Mr Harvey decided his best option was to start swimming again, in the belief that he was near to the town of Petit Port on the southern tip of the island.

"I had no energy left at all to try and climb the cliffs," the social history officer for Guernsey Museum Service said: "I had not been aware of any rescuers looking for me and felt my best chance was to wait for the tide.

"I believed I had come ashore a little way west of Petit Port so, by pushing out into the tide, I could drift round and with a short swim come ashore on the beach. I hadn't eaten and hadn't recovered my strength and felt that it was my best chance."

Mr Harvey told of his "horror" when he realised he was instead to the east of Petit Port and found himself being dragged out to sea. He again spent hours trying to swim against the current. Finally, he lost consciousness.

It was at about this time - 4pm on Monday - that search co-ordinators told his wife, Katie, 35, and his parents, Dan and Marlene, that the operation was being called off. The diver was classified as missing, feared dead.

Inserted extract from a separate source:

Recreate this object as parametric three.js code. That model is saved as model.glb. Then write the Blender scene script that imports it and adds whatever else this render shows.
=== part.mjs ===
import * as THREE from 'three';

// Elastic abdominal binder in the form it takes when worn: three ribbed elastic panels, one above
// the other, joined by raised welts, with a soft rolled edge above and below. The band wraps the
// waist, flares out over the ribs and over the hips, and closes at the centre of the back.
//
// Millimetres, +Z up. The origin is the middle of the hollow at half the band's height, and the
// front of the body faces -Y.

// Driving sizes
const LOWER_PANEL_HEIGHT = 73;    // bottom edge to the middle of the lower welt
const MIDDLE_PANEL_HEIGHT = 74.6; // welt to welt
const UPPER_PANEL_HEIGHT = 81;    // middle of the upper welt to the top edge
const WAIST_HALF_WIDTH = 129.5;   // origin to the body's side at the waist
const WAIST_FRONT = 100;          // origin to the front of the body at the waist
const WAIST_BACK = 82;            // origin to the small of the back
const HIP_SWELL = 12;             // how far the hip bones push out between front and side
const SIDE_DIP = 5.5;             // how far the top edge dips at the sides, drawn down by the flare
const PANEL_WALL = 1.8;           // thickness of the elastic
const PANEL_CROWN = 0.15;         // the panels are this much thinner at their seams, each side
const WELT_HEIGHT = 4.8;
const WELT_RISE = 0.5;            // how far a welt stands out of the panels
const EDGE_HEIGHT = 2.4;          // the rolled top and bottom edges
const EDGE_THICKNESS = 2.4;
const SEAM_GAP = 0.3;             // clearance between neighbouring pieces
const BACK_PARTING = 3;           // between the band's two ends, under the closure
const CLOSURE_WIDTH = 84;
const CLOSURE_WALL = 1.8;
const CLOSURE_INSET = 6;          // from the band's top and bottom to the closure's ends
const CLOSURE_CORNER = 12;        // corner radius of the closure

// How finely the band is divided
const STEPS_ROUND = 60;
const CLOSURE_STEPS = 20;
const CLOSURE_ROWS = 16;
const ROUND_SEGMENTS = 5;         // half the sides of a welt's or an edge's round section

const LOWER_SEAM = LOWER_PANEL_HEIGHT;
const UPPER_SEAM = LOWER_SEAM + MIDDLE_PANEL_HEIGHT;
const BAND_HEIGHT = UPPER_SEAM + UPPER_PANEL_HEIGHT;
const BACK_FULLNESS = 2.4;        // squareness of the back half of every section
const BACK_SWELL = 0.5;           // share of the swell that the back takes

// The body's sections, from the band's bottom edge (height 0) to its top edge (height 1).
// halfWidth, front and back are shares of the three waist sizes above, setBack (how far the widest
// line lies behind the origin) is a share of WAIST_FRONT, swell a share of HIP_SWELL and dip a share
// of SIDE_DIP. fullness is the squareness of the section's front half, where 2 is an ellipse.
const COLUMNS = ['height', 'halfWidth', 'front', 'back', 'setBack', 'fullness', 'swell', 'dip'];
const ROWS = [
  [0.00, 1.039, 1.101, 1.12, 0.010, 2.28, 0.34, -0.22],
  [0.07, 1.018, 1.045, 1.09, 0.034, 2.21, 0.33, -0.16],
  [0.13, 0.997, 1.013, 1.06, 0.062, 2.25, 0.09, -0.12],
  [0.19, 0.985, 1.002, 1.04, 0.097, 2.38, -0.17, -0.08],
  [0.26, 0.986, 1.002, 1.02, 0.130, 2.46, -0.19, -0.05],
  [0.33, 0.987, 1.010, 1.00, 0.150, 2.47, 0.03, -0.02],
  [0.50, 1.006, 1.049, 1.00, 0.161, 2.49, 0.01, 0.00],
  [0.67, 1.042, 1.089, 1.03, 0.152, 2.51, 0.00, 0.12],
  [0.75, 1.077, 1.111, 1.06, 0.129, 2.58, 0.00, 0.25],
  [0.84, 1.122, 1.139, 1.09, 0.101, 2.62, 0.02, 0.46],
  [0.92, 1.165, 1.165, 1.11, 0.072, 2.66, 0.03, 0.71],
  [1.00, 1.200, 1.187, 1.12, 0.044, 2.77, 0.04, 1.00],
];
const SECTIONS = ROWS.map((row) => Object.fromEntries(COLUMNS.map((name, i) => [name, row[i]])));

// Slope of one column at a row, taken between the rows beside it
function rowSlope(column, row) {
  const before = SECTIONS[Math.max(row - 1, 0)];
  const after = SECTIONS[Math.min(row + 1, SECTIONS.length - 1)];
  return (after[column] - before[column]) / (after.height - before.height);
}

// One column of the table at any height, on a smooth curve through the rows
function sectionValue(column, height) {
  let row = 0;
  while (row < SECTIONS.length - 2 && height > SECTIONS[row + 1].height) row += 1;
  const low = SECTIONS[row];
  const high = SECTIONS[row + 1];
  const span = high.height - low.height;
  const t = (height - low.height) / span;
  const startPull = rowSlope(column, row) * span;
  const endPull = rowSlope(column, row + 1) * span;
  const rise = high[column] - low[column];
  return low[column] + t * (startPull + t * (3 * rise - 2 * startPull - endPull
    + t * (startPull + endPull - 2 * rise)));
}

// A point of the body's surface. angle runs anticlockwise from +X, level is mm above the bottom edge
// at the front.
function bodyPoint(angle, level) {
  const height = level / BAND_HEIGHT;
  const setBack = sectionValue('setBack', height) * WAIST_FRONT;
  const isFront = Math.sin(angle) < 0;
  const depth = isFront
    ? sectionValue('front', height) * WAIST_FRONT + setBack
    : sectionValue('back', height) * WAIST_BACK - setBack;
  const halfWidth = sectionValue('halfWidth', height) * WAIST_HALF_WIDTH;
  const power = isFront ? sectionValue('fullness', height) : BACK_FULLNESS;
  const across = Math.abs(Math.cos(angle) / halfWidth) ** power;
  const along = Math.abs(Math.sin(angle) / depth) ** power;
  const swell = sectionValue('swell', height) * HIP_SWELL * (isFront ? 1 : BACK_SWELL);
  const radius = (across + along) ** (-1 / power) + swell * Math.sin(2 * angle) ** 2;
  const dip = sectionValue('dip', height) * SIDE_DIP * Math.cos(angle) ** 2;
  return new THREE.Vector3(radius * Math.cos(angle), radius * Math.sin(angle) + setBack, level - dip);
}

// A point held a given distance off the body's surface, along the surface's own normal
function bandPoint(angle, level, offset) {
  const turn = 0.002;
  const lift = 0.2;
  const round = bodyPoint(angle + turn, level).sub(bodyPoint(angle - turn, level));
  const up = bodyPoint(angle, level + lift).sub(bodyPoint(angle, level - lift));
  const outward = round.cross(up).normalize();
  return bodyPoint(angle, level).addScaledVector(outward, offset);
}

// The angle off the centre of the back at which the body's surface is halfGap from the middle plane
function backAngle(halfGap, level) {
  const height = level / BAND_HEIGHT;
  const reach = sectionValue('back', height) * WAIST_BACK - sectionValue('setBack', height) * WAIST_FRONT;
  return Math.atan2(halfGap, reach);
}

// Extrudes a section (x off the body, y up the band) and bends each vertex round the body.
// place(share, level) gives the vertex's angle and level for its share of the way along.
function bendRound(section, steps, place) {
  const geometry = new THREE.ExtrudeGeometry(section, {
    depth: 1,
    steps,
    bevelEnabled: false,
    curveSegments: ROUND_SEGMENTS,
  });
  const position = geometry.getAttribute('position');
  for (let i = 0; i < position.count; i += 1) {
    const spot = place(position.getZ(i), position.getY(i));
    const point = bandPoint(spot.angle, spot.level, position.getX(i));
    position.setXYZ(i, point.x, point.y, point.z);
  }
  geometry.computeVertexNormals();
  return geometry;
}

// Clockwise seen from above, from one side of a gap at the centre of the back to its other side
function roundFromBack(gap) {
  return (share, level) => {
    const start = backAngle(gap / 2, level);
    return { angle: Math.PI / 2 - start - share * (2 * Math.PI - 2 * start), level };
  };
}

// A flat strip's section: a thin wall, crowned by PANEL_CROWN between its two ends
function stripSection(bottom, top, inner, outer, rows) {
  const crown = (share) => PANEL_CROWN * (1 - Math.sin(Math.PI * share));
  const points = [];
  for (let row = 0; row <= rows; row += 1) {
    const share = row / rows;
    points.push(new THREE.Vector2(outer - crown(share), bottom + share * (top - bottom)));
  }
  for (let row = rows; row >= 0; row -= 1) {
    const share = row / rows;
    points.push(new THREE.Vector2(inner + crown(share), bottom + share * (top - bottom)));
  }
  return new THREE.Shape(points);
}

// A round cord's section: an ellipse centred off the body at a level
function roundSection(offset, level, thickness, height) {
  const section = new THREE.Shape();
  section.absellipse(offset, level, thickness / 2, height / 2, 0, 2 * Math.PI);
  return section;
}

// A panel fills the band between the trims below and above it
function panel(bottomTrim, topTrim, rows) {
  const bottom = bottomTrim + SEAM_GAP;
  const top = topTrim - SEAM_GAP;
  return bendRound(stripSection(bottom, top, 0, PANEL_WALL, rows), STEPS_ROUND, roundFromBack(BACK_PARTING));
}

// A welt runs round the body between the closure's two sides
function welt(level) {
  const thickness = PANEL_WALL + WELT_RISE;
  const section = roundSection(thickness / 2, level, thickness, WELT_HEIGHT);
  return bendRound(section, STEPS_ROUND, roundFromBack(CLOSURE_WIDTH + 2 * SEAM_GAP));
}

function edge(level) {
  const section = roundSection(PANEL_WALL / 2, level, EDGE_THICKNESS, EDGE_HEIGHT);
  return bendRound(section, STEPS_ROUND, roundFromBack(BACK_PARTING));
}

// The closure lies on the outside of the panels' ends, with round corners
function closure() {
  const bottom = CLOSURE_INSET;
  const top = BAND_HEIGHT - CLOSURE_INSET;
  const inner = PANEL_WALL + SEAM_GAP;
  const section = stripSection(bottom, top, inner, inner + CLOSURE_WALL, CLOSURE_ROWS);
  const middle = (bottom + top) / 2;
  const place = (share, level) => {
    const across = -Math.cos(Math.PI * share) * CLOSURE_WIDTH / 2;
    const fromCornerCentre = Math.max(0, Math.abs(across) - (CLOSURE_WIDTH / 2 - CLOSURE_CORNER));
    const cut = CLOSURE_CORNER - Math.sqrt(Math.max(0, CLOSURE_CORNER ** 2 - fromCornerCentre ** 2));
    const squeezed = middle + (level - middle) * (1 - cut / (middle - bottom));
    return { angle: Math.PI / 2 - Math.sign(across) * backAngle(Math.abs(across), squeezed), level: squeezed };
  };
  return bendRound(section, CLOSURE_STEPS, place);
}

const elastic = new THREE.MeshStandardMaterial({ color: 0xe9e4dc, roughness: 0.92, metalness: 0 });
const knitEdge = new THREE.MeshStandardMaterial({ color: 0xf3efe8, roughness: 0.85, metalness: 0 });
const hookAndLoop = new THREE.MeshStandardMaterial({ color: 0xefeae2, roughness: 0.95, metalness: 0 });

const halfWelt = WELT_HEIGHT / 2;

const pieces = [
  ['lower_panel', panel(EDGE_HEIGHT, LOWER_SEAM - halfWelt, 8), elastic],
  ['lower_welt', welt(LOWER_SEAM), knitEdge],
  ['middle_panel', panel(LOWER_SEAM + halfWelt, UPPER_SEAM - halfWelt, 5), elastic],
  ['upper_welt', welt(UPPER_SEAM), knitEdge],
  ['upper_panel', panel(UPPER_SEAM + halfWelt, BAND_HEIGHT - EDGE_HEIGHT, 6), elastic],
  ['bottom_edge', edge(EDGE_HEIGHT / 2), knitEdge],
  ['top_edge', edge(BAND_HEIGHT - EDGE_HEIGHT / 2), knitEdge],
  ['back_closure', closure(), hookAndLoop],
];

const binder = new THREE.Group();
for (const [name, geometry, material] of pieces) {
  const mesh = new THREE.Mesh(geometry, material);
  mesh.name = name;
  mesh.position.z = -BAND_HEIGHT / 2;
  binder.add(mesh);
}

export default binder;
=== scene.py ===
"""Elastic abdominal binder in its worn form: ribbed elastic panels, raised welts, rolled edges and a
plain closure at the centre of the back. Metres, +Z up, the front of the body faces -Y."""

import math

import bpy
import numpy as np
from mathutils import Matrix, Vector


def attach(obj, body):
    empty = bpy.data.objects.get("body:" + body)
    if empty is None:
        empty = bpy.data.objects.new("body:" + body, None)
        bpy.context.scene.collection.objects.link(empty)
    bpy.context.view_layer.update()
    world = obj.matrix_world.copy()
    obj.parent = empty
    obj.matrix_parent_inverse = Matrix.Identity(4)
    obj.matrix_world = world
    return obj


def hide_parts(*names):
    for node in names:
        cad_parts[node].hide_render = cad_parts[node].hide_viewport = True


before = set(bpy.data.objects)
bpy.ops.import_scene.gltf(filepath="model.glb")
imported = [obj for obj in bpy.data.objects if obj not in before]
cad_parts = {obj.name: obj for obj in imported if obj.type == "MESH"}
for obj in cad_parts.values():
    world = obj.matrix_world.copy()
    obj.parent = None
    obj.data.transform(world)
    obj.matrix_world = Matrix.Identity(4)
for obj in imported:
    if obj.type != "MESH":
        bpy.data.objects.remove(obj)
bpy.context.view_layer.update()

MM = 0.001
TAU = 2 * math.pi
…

Shortly before 7pm, Steve and Anne-Marie Westwood were about to head home on their yacht, Freebooter, after watching dolphins in Fermain Bay. They noticed an object in the water. On closer inspection, it proved to be the missing diver.

Mrs Westwood said she and her husband had been in a hurry and nearly not stopped: "We thought something wasn't right. It could so easily have been that we just carried on."

Mr Harvey was taken to shore by a passing speedboat. His only physical injury was found to be some scratches to his head.